Mas será que é mesmo? Encarcerar, durante anos a fio, pessoas que cometeram um
erro é a melhor solução para conter a violência? Tenho minhas dúvidas, porque
até hoje, em milênios de existência das prisões, a sensação de insegurança no
mundo só aumentou. O próprio objetivo da prisão é questionável: a intenção é
mesmo recuperar a pessoa ou apenas isolá-la do convívio com a sociedade?
“Eles falam que cadeia é para reeducar, mas não é nada disso, não. Não
reeduca ninguém, muito pelo contrário, faz a pessoa ficar mais traumatizada, com
mais ódio, mais raiva da Justiça, por ser lenta demais”, diz uma travesti da
“rua das flores”, ala do Carandiru onde ficavam os homossexuais. Ela é uma das
entrevistadas do documentário O Prisioneiro da Grade de Ferro (2003),
de Paulo Sacramento, premiado em vários festivais de cinema, que retratou, com
imagens feitas pelos próprios presos, o dia-a-dia do Carandiru sete meses antes
de sua demolição, em 2002. Desfilam diante de nossos olhos, vivendo como animais
num zoológico, homens, em sua maioria negros e de origem humilde, trancafiados
em celas fétidas ou circulando por corredores úmidos e sombrios. Quando sairão
dali? Como sairão dali?
Com cerca de 550 mil presos, a população carcerária no Brasil é a quarta
maior do mundo –só fica atrás, em número de presos, dos EUA (2,2 milhões), China
(1,6 milhão) e Rússia (740 mil). Destes, 35,6% nem foram julgados. Durante a CPI
do Sistema Carcerário, em 2008, foram encontrados presos dormindo junto com
porcos, no Mato Grosso do Sul, e em meio a esgoto e ratos, no Rio Grande do Sul.
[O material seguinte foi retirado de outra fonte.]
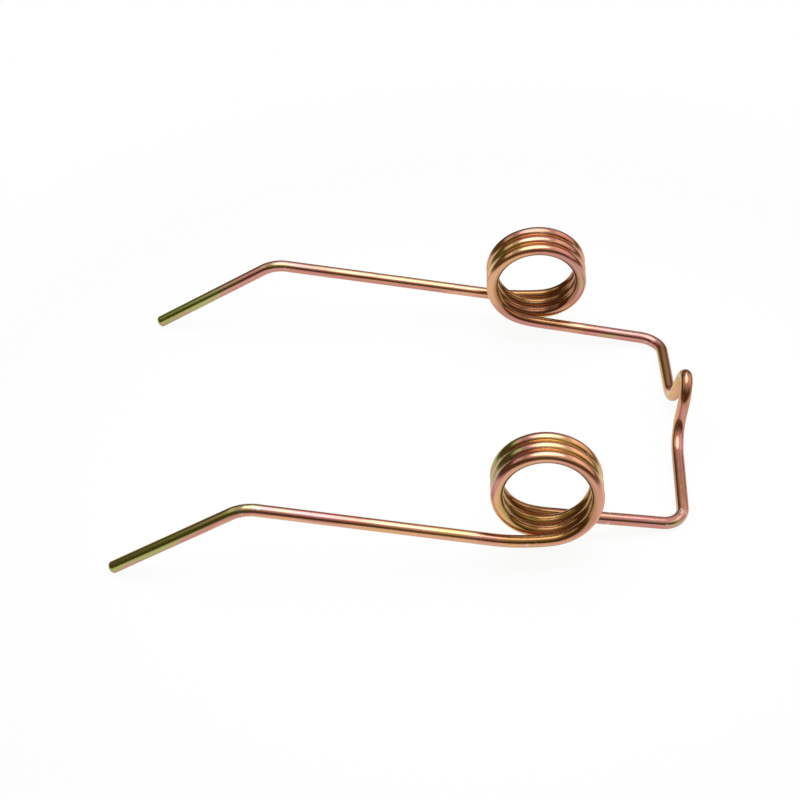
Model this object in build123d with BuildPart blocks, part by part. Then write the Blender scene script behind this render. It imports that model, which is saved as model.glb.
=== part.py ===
"""Double torsion spring bent from one length of round wire.

Two close coils stand side by side on a nearly common axis along Y.  From the outer end of each
coil a long leg runs to -X and bends down to a tip; from the inner end of each coil an arm runs
to +X to a square corner.  A bridge with a raised hump in its middle joins the two arms.
The spring is symmetric about the XZ plane and rests on its two tips and on the bridge.

Frame: millimetres, +Z up, origin at the middle of the length and width, on the resting plane.
"""
from build123d import *
from math import cos, radians, sin
import os

# Wire and coils
wire_diameter = 6.0
coil_inner_diameter = 40.5
coil_gap = 0.8  # clear space between neighbouring turns
coil_turns = 3  # full turns between the leaving points of the leg and of the arm
coil_spacing = 164.0  # between the middles of the two coils
coil_tilt = 4.2  # degrees by which each coil axis drops towards the middle

# Legs, straight and parallel to the middle plane, with their tips bent down
leg_rise = 10.9  # degrees over the resting plane, going away from the coil
leg_easing_radius = 100.0  # wide bend between the coil and the straight leg
leg_easing_turn = 16.2  # degrees taken by that bend
leg_length = 116.0  # from the wide bend to the vertex of the tip bend
tip_bend_angle = 40.5
tip_bend_radius = 19.0
tip_length = 76.3  # from the vertex of the tip bend to the end of the wire
tip_end_round = 1.5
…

“Em todo o país, há denúncias de agressões físicas e até tortura contra detentos
praticadas tanto por outros presos quanto por agentes penitenciários. Um
levantamento da Pastoral Carcerária mostra que a maior parte dos detentos tem
baixa escolaridade, é formada por negros ou pardos, não possui emprego formal e
é usuária de drogas”, informou uma reportagem da BBC
em maio do ano passado. Alguém vai organizar manifestações contra essa
injustiça?
A superpopulação carcerária é uma realidade que não mudou nada desde que os
presos foram assassinados no Carandiru. O ministro da Justiça do governo do PT,
no poder há 10 anos, chegou a dizer que “preferia morrer” a ir para uma das
cadeias “medievais” do Brasil. Não mudou também a política de encarceramento em
massa inspirada no modelo norte-americano. No documentário de Sacramento, um
jovem Geraldo Alckmin aparece orgulhoso por ter aumentado de forma recorde o
número de vagas em cadeias em São Paulo. Adiantou? Pelo contrário, os
latrocínios (assalto seguido de morte), por exemplo, têm alta contínua desde
2010 no Estado novamente governado por Alckmin. É preciso prender? Sim. Prender
todo mundo? Não acho, existem outras medidas punitivas possíveis e com maior
sucesso na recuperação de criminosos, como a prestação de serviços à
comunidade.
O sociólogo francês Loïc Wacquant, autor de Punir
os pobres: a nova gestão da miséria nos Estados Unidos, relaciona
diretamente a concepção do encarceramento em massa exportada pelos
norte-americanos ao sistema capitalista neoliberal. Wacquant denuncia que a
política de bem-estar social, de amparo ao pobre, vem sendo substituída pela
criminalização da pobreza. Não é à toa que, nos EUA, os negros são 40% da
população prisional do país, embora sejam apenas 13% da população. É esse modelo
que copiamos: prisões transformadas em depósitos de excluídos pelo capitalismo.
Quantos Carandirus serão necessários para que façamos alguma coisa contra
isso?
Não deixe de assistir ao documentário de Paulo Sacramento. Quer você queira,
quer não, são seres humanos que estão detrás daquelas grades de ferro.